In the last few days, confirm what can realistically change: flight status, hotel arrival time, weather, attraction opening notices, rail departure station, airport terminal, and whether the first day still makes sense after a long flight. This is also the moment to adjust overly ambitious plans before they become stressful.

If a day depends on several fixed appointments, decide which item can be dropped if a delay happens. A good itinerary has priorities. It should not require everything to go perfectly from morning to night.

Arrival day: keep the plan simple

Arrival day should be lighter than a normal sightseeing day. After a long international flight, travelers may need immigration, baggage, customs, phone connection, payment testing, hotel transfer, check-in, food, and sleep. Even confident travelers can move more slowly after a long journey.

A practical arrival day might include airport to hotel, a nearby meal, a short walk, payment and phone testing, and an early night. If the arrival is late, protect rest instead of forcing a full schedule.

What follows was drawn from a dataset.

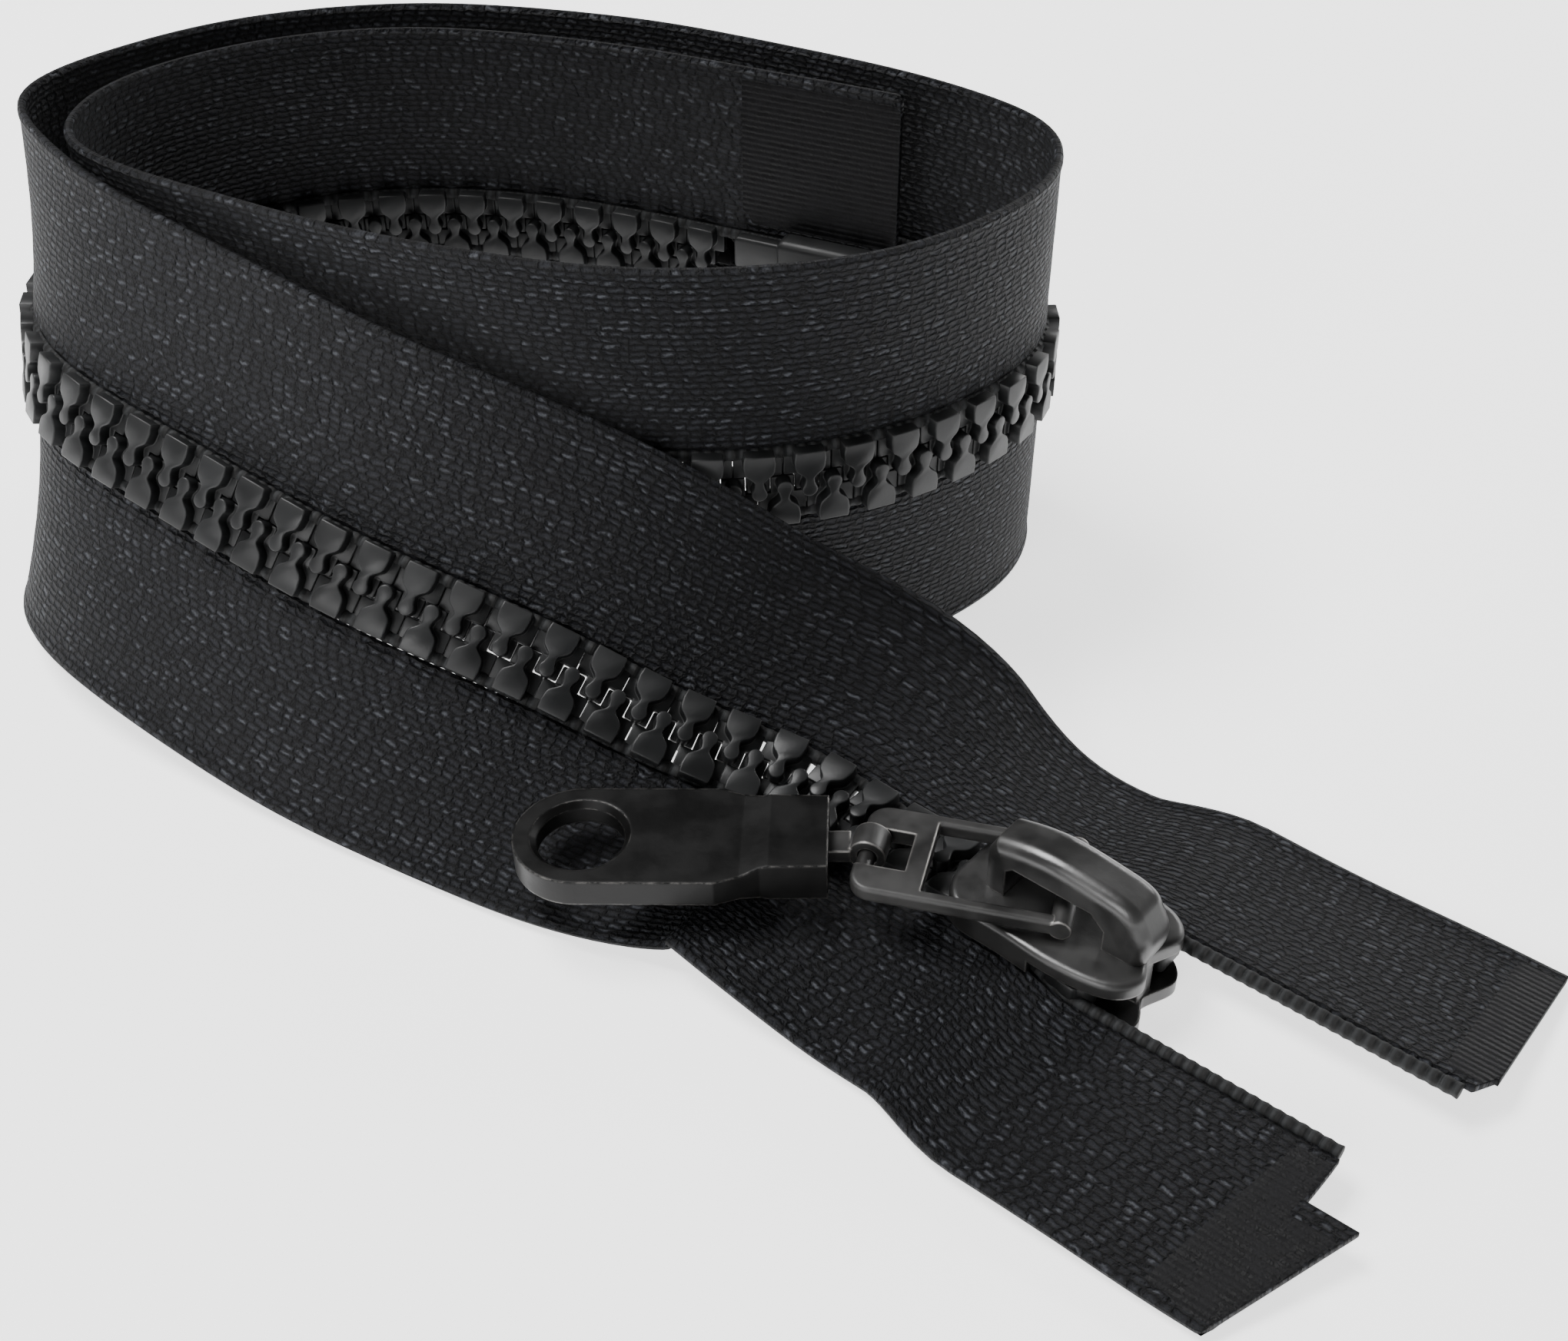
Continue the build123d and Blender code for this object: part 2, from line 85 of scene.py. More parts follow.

For disruption planning, see what to do if your flight to China is delayed, changed, or arrives late.

A simple planning order

When the preparation feels messy, use this order:

  • Confirm passport, entry basis, and route eligibility.
  • Choose realistic entry and exit cities.
  • Decide city count and intercity movement.
  • Choose hotel areas that match the daily plan.
  • Check rail, flight, and transfer timing with buffers.
  • Reserve high-demand attractions and fixed-entry places.
  • Prepare phone access and payment backups.
  • Save confirmations, addresses, and emergency details offline.
  • Keep arrival and departure days lighter than normal sightseeing days.

Final thought

A China trip does not need to be planned minute by minute. But it does need the right decisions in the right order. Entry basis, route shape, transport, hotels, attraction rules, phone access, payments, and offline files all support each other.

When overseas travelers follow a practical timeline, the trip becomes easier to adjust. The plan is not fragile because one delay, one app problem, or one changed opening notice does not break the whole journey.